April 16, 2020, 2:55 AM · Lydia,
Adjusting notes is a fairly common thing to do on the spot. It happens even with pieces that don't have different sources like the four seasons. Of course it would be great if you could compare your edition with the edition the orchestra has and clear it all up before the first rehearsal, but sometimes this is not possible.
IMSLP has a supposedly urtext edition, as well as a facsimile of the first edition, which is close, but not exactly the "traditional". These could be good resources for you to compare with your edition.
Ultimately which version you choose is a matter of personal taste, but personally I would not be afraid to stay away from the traditional in these pieces.
Edited: April 16, 2020, 6:29 AM · I find Baerenreiter odd. Their Bach double concerto has bowings that are the opposite of a lot of others (e.g. Suzuki and Oistrakh and Menuhin) and make bow distribution very difficult, and I wonder why. I had a problem with something in their Corelli too.
April 16, 2020, 9:52 AM · @Gordon I don't know about all the editors of the Barenreiter editions, but the Four Seasons is edited by Christopher Hogwood who is not a violinist, so it is more a scholarly approach than a technical one.

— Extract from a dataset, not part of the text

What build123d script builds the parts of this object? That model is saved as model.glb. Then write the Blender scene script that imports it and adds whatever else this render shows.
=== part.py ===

Sometimes original Baroque editions feel much more comfortable on a Baroque bow than a modern one. Usually when bowings don't "feel" good, we try them out on a Baroque bow to figure out if it is a matter of equipment or a matter of just bad bowings. In general, with Bach, who was not primarily a violinist, adjustments need to made. Corelli's original bowings in my experience are more natural, probably since he was a violinist.

April 16, 2020, 11:19 AM · Opinions vary on that last point. Jaap Schroeder once made a big argument to me that I should follow Bach’s beings literally in the S&P. I didn’t buy that then, though, and would be careful about doing it now.
April 16, 2020, 12:06 PM · I must ask my teacher, of course, and also about my botched Corelli question from the other day. We did one baroque piece in the string orchestra before the lockdown, and my teacher used quite a lot of hooked bowing in that to my surprise.
April 16, 2020, 6:32 PM · Gordon,
It would be very odd if Bärenreiter printed the bowings used by any of these people you've mentioned. Oistrakh and Menuhin are completely old school, when people didn't care as much for the original And the Suzuki edition is for pedagogical purposes.
April 16, 2020, 7:25 PM · A tangential thought about the comment "In general, with Bach, who was not primarily a violinist, adjustments need to made."

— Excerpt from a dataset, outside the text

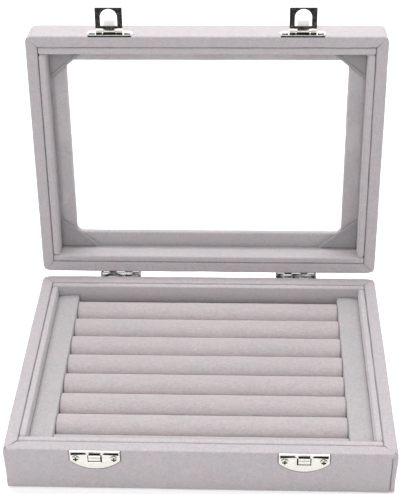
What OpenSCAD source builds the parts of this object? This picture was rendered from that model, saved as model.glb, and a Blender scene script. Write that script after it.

I would hazard a guess Bach was quite competent as a violinist and the slurs he wrote weren't random.

Letter from CPE Bach to Forkel, August 9, 1774:
...In his youth, and until the approach of old age, he played violin cleanly and penetratingly, and thus kept the orchestra in better order than he could have done with the harpsichord. He understood the possibilities of all string instruments...
(David, Mendel, and Wolff, The New Bach Reader, 397.)

Since any Urtext is filtered through an editor (even one as knowledgeable as Hogwood), I would probably start from the 1st printed editions (Rogers?) of the Four Seasons first?

April 16, 2020, 10:03 PM · Slurs definitely were not random in Bach -- but they often are sloppy in the manuscripts, which means we can't always be sure what he meant. In addition, slurs are sometimes intended more as musical features than necessarily bowings. If you go through something like the earliest manuscript copies of the Sonatas and Partitas, the bowings never quite work out. You need to make adjustments here and there to make them work.
Edited: April 17, 2020, 7:23 AM · "Slurs definitely were not random in Bach -- but they often are sloppy in the manuscripts"
Yes, that very first cello prelude. The slurs are very perfunctory in the Anna Magdalena original, and there seems to be much interpretation of how full they should be - some interpret them literally, but I prefer those who play them as though she meant them to cover full measures.
April 17, 2020, 1:09 PM · A very interesting argument to be made is the reliability of Ana Magdalena's slurs. Take a look at her copy of the Sonatas and Partitas, for which we have Bach's original, and take your own conclusions...
April 17, 2020, 3:27 PM · Even in Bach's autograph ms of the S&Ps, it is often difficult to tell which notes are contained within the slur. And, there does not always seem to be a lot of consistency. So, the slurs in any urtext of the S&Ps are questionable. With regard to the Cello Suites where there is no autograph ms, we are in difficult territory concerning bowings. The various copies from which the urtext is compiled tend to disagree, so good luck!